As the newborn Boss monopolizes all of Ted and Janice’s spare time and attention, a jealous Tim tries to expose the bub’s true identity, though this natural-born go-getter keeps on one-upping poor ol’ Timmy who, eventually becomes in danger of being ‘fired’ from his own family (how stupid). To Tim’s dismay, the Boss Baby’s failure would result in him living out the rest of his days with the Templeton’s, stranded there as a regular child; thus the pair are forced to ‘play nice’ in order to attain what they each desire — Tim, his parents’ undivided love, care and concern, and the Boss Baby, a promotion with a corner office and a private golden poop-pen.
Even with its straightforward and (somewhat) predictable story structure — the film a basic race-against-the-clock type yarn — McCullers’ witty screenplay is ‘right on the money,’ the script standing as one of The Boss Baby’s biggest assets. With a unique spin on sibling rivalry and hint of ‘The Secret Life of Babies’ thrown in for good measure, proceedings are never dull or insipid, meaning, there’s always something fun, inventive or down-right bizarre to gawk or chuckle at. And while The Boss Baby seems custom made for minors, with potty jokes and slapstick humor aplenty, there’s a ton of stuff for adults to enjoy as well, particularly some cheeky observations, these in the form of amusing scenes which shrewdly mix business with playtime — a covert meeting disguised as a playdate being an obvious one. Heck, mature-aged patrons may also revel in the many pop-culture references or winks to silver-screen classics — there’s an Indiana Jones send-up and a nod to the latest Mad Max — while a sly stab at the unaffordability of flying First Class certifies that not every quip is geared towards young ones, the film sharing an ironic likeness to the administrative ankle-biter himself — nipper crust, adult interior. Truth be told, it was an Elvis gag that really had me ‘all shook up’ — shakin’ in fits of laughter, that is.

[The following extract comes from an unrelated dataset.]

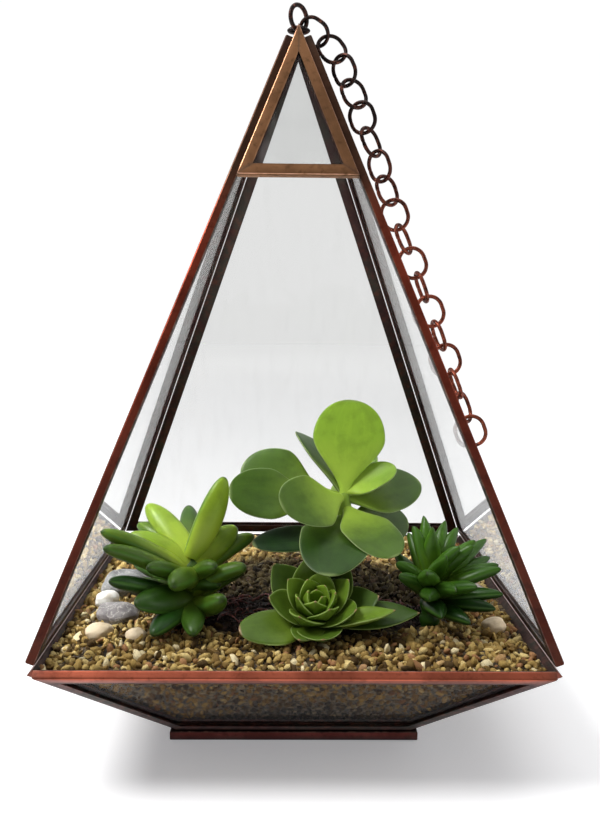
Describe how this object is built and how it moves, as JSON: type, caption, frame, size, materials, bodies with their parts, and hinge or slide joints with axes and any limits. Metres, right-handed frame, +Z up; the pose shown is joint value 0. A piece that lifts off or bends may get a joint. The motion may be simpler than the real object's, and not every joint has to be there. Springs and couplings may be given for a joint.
{
  "type": "glass plant terrarium",
  "caption": "Copper-framed glass pyramid terrarium with an open front, planted with succulents in gravel, with a hanging ring and chain.",
  "frame": {"origin": "middle of the foot's underside, on the surface that it stands on", "axes": "+Z up through the tip; the open front faces -Y; +X to the viewer's right, where the chain hangs"},
  "size_m": [0.1668, 0.1664, 0.2617],
  "materials": {
    "copper_came": "copper-toned antique patina, satin, darker at the edges",
    "dark_copper": "blackened copper wire with reddish rubbed spots",
    "clear_glass": "clear polished sheet glass",
    "gravel": "loose tan and olive grit, matte",
    "soil": "dark damp crumbly soil",
    "grey_stone": "matte grey stone with purple tints",
    "pale_stone": "smooth cream pebble",
    "finger_leaf": "satin succulent leaf, lime at the root, dark at the tip",
    "jade_leaf": "satin fleshy leaf with a pale edge",
    "spike_leaf": "satin narrow leaf, mid green",
    "rosette_leaf": "satin leaf with pale pinkish edge"
  },
  "bodies": {
    "root": {"came_right": "copper_came", "pane_right": "clear_glass", "came_back": "copper_came", "pane_back": "clear_glass", "came_left": "copper_came", "pane_left": "clear_glass", "came_cap_front": "copper_came", "pane_cap_front": "clear_glass", "came_base_front": "copper_came", "pane_base_front": "clear_glass", "came_base_right": "copper_came", "pane_base_right": "clear_glass", "came_base_back": "copper_came", "pane_base_back": "clear_glass", "came_base_left": "copper_came", "pane_base_left": "clear_glass", "came_foot": "copper_came", "pane_foot": "clear_glass", "hanging_ring": "dark_copper", "chain_link_01": "dark_copper", "chain_link_02": "dark_copper", "chain_link_03": "dark_copper", "chain_link_04": "dark_copper", "chain_link_05": "dark_copper", "chain_link_06": "dark_copper", "chain_link_07": "dark_copper", "chain_link_08": "dark_copper", "chain_link_09": "dark_copper", "chain_link_10": "dark_copper", "chain_link_11": "dark_copper", "chain_link_12": "dark_copper", "chain_link_13": "dark_copper", "chain_link_14": "dark_copper", "chain_link_15": "dark_copper", "chain_link_16": "dark_copper", "chain_link_17": "dark_copper", "chain_link_18": "dark_copper", "gravel": "gravel", "soil": "soil", "stone_slate": "grey_stone", "stone_flat": "grey_stone", "stone_purple": "grey_stone", "pebble_white": "pale_stone", "pebble_cream_a": "pale_stone", "pebble_cream_b": "pale_stone", "pebble_cream_c": "pale_stone", "pebble_pink": "pale_stone", "pebble_tan": "pale_stone", "finger_succulent": "finger_leaf", "jade_succulent": "jade_leaf", "spike_succulent": "spike_leaf", "rosette_succulent": "rosette_leaf"}
  },
  "joints": []
}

Moreover, McCullers also finds time to develop perceptive mythology (albeit far-fetched) behind certain baby products (think the miraculous in the mundane); the pacifier, for instance, gets a bit of a backstory — so now we know why babies suckle on those dummies for such a long period of time.

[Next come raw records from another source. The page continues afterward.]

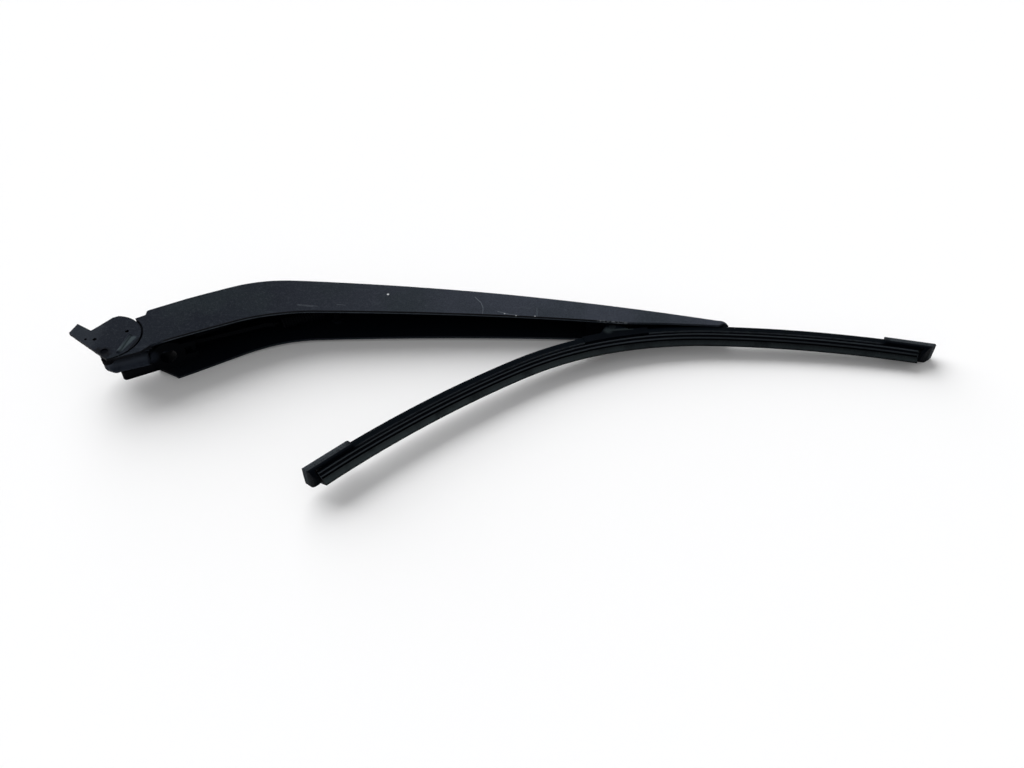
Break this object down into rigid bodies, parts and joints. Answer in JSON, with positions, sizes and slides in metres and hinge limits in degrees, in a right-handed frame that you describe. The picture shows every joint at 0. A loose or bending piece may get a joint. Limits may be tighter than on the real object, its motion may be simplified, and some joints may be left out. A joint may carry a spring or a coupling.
{
  "type": "rear wiper arm with flat blade",
  "caption": "Curved, tapering channel-section rear wiper arm with a hinged mounting head at its root and a jointless flat rubber blade pivoted near its tip.",
  "frame": {"origin": "centre of the spindle bore in the mounting head, on the middle plane of the arm", "axes": "+X along the arm from the mounting head to the tip; +Y away from the glass; +Z across the arm, upwards as it lies on its side"},
  "size_m": [0.4867, 0.1465, 0.0313],
  "materials": {
    "arm_paint": "matt powder coat",
    "head_paint": "painted die casting",
    "steel": "zinc plated",
    "spring_black": "black phosphate",
    "spring_steel": "oiled",
    "bush_bronze": "sintered",
    "washer_plastic": "moulded",
    "adapter_plastic": "moulded, fine grain",
    "cap_plastic": "moulded, coarse grain",
    "blade_rubber": "extruded, matt"
  },
  "bodies": {
    "head": {"mounting_head": "head_paint", "hinge_plate": "arm_paint", "plate_stud": "head_paint", "hinge_pin": "steel", "pin_clip": "steel", "hinge_washer": "washer_plastic"},
    "arm": {"arm_shell": "arm_paint", "hinge_bush": "bush_bronze", "tension_spring": "spring_black", "spring_hook": "spring_black", "spring_anchor_pin": "spring_black", "blade_adapter": "adapter_plastic"},
    "button": {"adapter_button": "adapter_plastic"},
    "blade": {"blade_pivot_pin": "steel", "connector_base": "adapter_plastic", "connector_cover": "adapter_plastic", "spoiler_left": "blade_rubber", "spoiler_right": "blade_rubber", "flexor_upper": "spring_steel", "flexor_lower": "spring_steel", "wiper_rubber": "blade_rubber", "end_cap_left": "cap_plastic", "end_cap_right": "cap_plastic"}
  },
  "joints": [
    {"name": "arm_hinge", "type": "hinge", "parent": "head", "child": "arm", "pos_m": [-0.029, -0.003, 0], "axis": [0, 0, 1], "range_deg": [0, 85], "stiffness_Nm_per_rad": 1, "springref_deg": -57.3},
    {"name": "blade_pivot", "type": "hinge", "parent": "arm", "child": "blade", "pos_m": [0.2526, 0.0273, 0], "axis": [0, 0, 1], "range_deg": [-20, 0]},
    {"name": "button_press", "type": "slide", "parent": "arm", "child": "button", "axis": [0, 1, 0], "range_m": [0, 0.0016], "stiffness_N_per_m": 1500, "springref_m": -0.001}
  ]
}
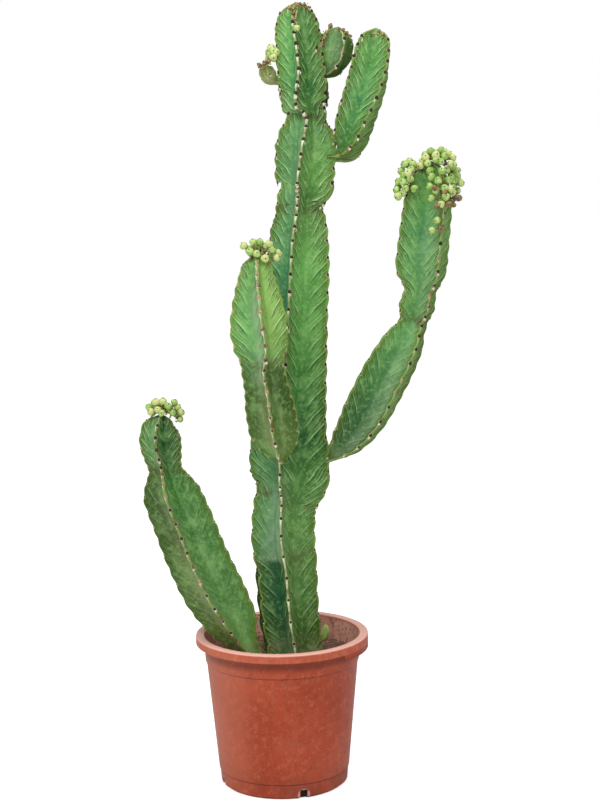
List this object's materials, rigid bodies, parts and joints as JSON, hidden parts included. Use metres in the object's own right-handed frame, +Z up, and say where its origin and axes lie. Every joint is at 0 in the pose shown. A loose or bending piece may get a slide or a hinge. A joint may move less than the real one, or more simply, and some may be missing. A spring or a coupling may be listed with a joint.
{
  "type": "potted euphorbia",
  "caption": "Tall ribbed, branching succulent with scalloped spiny ribs and bunches of seed capsules, standing in compost in a terracotta-coloured plastic nursery container.",
  "frame": {"origin": "centre of the flat underside of the container", "axes": "+Z up along the container's axis, -Y towards the side that the picture shows, +X to its right"},
  "size_m": [0.5587, 0.3057, 1.3419],
  "materials": {
    "pot_plastic": "satin",
    "compost": "matte",
    "stem_skin": "satin",
    "young_skin": "satin",
    "capsules": "satin"
  },
  "bodies": {
    "root": {"pot": "pot_plastic", "soil": "compost", "trunk": "stem_skin", "branch_left": "stem_skin", "branch_front": "stem_skin", "branch_right": "stem_skin", "branch_top_right": "stem_skin", "lobe_right": "stem_skin", "lobe_left": "young_skin", "sprout": "young_skin", "berries_left": "capsules", "berries_front": "capsules", "berries_right_outer": "capsules", "berries_right_top": "capsules", "berries_right_low": "capsules", "berries_right_side": "capsules", "berries_right_rear": "capsules", "berries_crown": "capsules", "berries_tip": "capsules"}
  },
  "joints": []
}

Directed by Tom McGrath, this veteran in animation (having helmed a handful of DreamWorks toons) ensures that each frame of his Boss Baby is chock-full of bright, gaudy visuals, the movie bursting with zany Looney Tunes energy — this sprightliness adding a strange sense of allure to the film’s overall absurdity. Furthermore, there are some clever heightened-reality sequences that combine 2D and 3D animation, these moments (scenes presented through Tim’s unique perspective) showcasing the power of imagination, with our protagonist transporting the action into the realm of the fantastical.
Alec Baldwin, Rise of the Guardians (2012), totally steals the show as the take-charge Baby Corp official, an upper management pen-pusher with an adorable exterior. Anchoring the picture, Baldwin (channeling his inner Donald Trump, no doubt) infuses the nappy wearing infantile with charm and smarts, selling the hardened nature of his corporate side along with the schmaltziness needed to pull off the third-act’s sentimentality. (At times, I could almost see the 59-year-old’s facial expressions peer through the babe’s cutesy crust.) Miles Bakshi makes his big-screen debut voicing Timothy Templeton — though, it’s a little jarring to hear the story narrated by a ripened Tobey Maguire (this odd voice-over choice corrected in the flick’s final scene) — with the skittish banter between Tim and Boss-BB elevating the material, the duo possessing a genuine brotherly bond.
Elsewhere, popular talk-show host Jimmy Kimmel and Lisa Kudrow, Easy A (2010), do a bang-up job voicing Tim’s clueless parents, Ted and Janice. Bringing other characters to life, we have the über-talented Steve Buscemi, Monsters, Inc. (2001), who imbues the embittered Puppy Co. CEO, Francis E. Francis, with megalomaniacal mirth, while Conrad Vernon, Shrek (2001), supplies plenty of grunts and groans as the sturdily built Eugene, Francis’ muscle/ right-hand man who, at one point, terrorizes our heroes dressed as a freakish Mary Poppins-style nanny. Finally, the film’s director, James McGrath, has a crack at voicing a couple of bit players, the most memorable being a Gandalf-like Wizard Alarm Clock named Wizzie, whose wise and chipper words of encouragement provide ‘round-the-clock’ levity.
Nonsensical at times yet moderately endearing, The Boss Baby is a delight — seriously, it’s way better than it has any right to be. While not in the same playpen as, say, Disney’s Moana (2016) or Pixar’s Toy Story (1995), this bite-sized entertainer still delivers the goods; it’s bound to appease the kiddies and their moaning and groaning parents — who’d probably be more keen to check out The Fate of the Furious (2017) playing right next door — the film succeeding as a pleasant pastime for the whole family.